- Stated task -
Print all the data, keeping every line exactly as it is.

──────

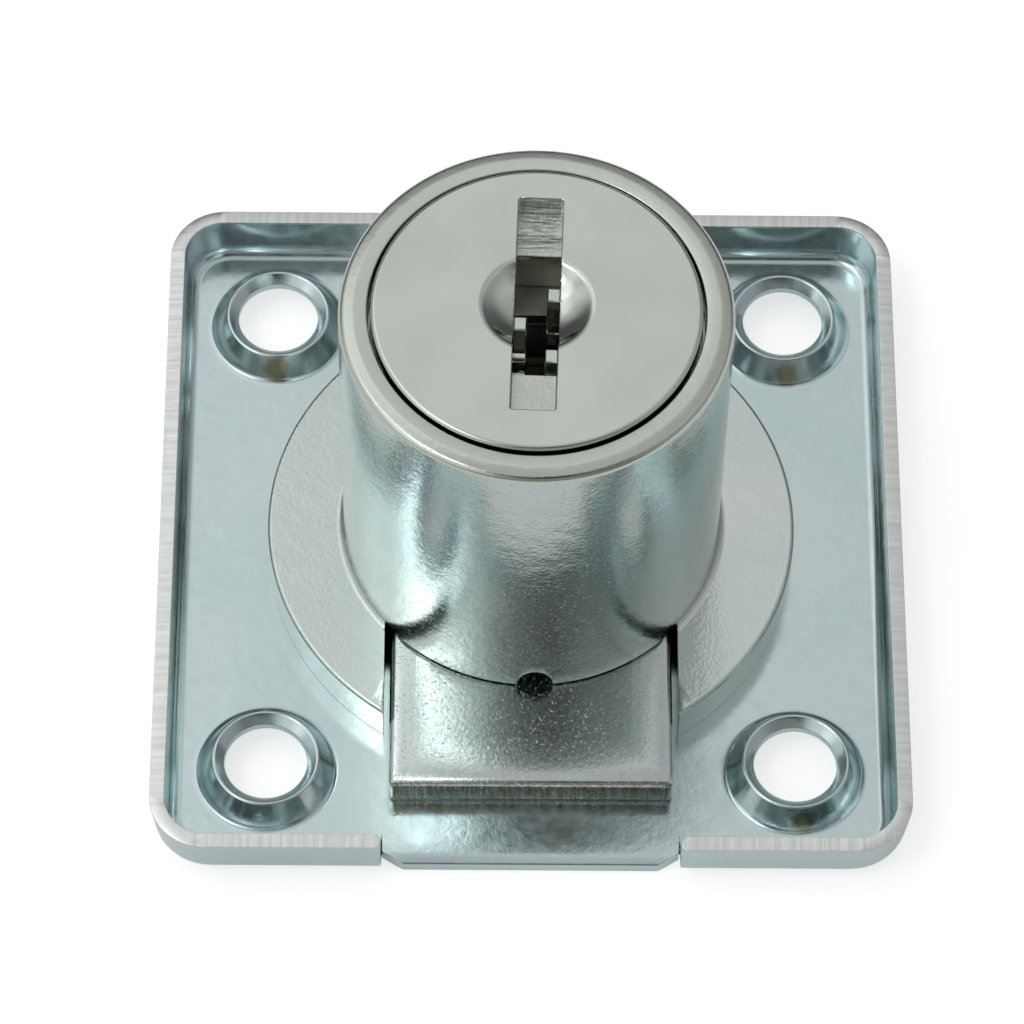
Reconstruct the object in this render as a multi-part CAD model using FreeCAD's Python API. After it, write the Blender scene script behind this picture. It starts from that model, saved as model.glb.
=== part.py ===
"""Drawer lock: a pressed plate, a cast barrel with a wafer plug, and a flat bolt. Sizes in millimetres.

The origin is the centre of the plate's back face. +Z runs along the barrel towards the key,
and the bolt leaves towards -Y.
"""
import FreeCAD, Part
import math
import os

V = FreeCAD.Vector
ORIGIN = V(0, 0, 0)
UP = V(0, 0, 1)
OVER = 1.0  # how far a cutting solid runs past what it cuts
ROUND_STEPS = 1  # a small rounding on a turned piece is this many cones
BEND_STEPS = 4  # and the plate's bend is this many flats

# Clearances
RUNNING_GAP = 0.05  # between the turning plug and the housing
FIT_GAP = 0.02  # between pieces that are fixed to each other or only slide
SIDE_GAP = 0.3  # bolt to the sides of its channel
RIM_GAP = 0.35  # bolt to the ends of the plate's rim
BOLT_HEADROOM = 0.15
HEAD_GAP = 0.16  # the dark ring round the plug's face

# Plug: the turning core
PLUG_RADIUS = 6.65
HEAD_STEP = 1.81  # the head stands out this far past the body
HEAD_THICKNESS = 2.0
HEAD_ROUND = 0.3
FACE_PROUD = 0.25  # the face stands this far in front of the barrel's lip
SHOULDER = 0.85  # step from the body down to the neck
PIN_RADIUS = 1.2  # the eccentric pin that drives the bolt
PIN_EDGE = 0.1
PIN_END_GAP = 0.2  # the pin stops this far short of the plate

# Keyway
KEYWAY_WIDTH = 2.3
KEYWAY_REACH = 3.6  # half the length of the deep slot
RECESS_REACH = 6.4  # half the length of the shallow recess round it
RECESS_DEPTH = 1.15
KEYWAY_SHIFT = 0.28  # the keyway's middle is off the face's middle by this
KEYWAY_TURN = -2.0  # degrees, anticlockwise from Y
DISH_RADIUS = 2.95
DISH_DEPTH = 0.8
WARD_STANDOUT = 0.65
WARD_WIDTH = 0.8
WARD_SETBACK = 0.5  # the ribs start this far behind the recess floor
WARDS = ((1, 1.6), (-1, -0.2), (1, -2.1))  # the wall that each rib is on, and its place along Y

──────

- The completed task -
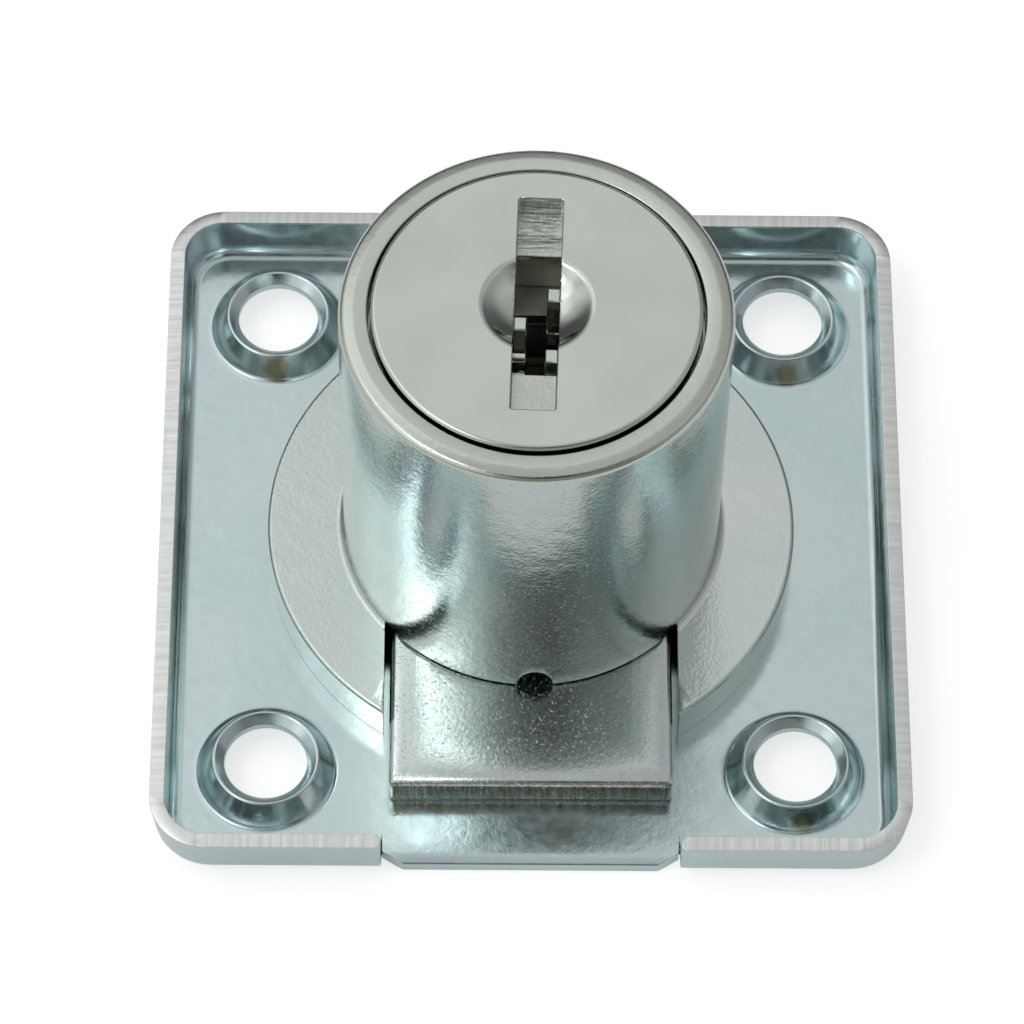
Reconstruct the object in this render as a multi-part CAD model using FreeCAD's Python API. After it, write the Blender scene script behind this picture. It starts from that model, saved as model.glb.
=== part.py ===
"""Drawer lock: a pressed plate, a cast barrel with a wafer plug, and a flat bolt. Sizes in millimetres.

The origin is the centre of the plate's back face. +Z runs along the barrel towards the key,
and the bolt leaves towards -Y.
"""
import FreeCAD, Part
import math
import os

V = FreeCAD.Vector
ORIGIN = V(0, 0, 0)
UP = V(0, 0, 1)
OVER = 1.0  # how far a cutting solid runs past what it cuts
ROUND_STEPS = 1  # a small rounding on a turned piece is this many cones
BEND_STEPS = 4  # and the plate's bend is this many flats

# Clearances
RUNNING_GAP = 0.05  # between the turning plug and the housing
FIT_GAP = 0.02  # between pieces that are fixed to each other or only slide
SIDE_GAP = 0.3  # bolt to the sides of its channel
RIM_GAP = 0.35  # bolt to the ends of the plate's rim
BOLT_HEADROOM = 0.15
HEAD_GAP = 0.16  # the dark ring round the plug's face

# Plug: the turning core
PLUG_RADIUS = 6.65
HEAD_STEP = 1.81  # the head stands out this far past the body
HEAD_THICKNESS = 2.0
HEAD_ROUND = 0.3
FACE_PROUD = 0.25  # the face stands this far in front of the barrel's lip
SHOULDER = 0.85  # step from the body down to the neck
PIN_RADIUS = 1.2  # the eccentric pin that drives the bolt
PIN_EDGE = 0.1
PIN_END_GAP = 0.2  # the pin stops this far short of the plate

# Keyway
KEYWAY_WIDTH = 2.3
KEYWAY_REACH = 3.6  # half the length of the deep slot
RECESS_REACH = 6.4  # half the length of the shallow recess round it
RECESS_DEPTH = 1.15
KEYWAY_SHIFT = 0.28  # the keyway's middle is off the face's middle by this
KEYWAY_TURN = -2.0  # degrees, anticlockwise from Y
DISH_RADIUS = 2.95
DISH_DEPTH = 0.8
WARD_STANDOUT = 0.65
WARD_WIDTH = 0.8
WARD_SETBACK = 0.5  # the ribs start this far behind the recess floor
WARDS = ((1, 1.6), (-1, -0.2), (1, -2.1))  # the wall that each rib is on, and its place along Y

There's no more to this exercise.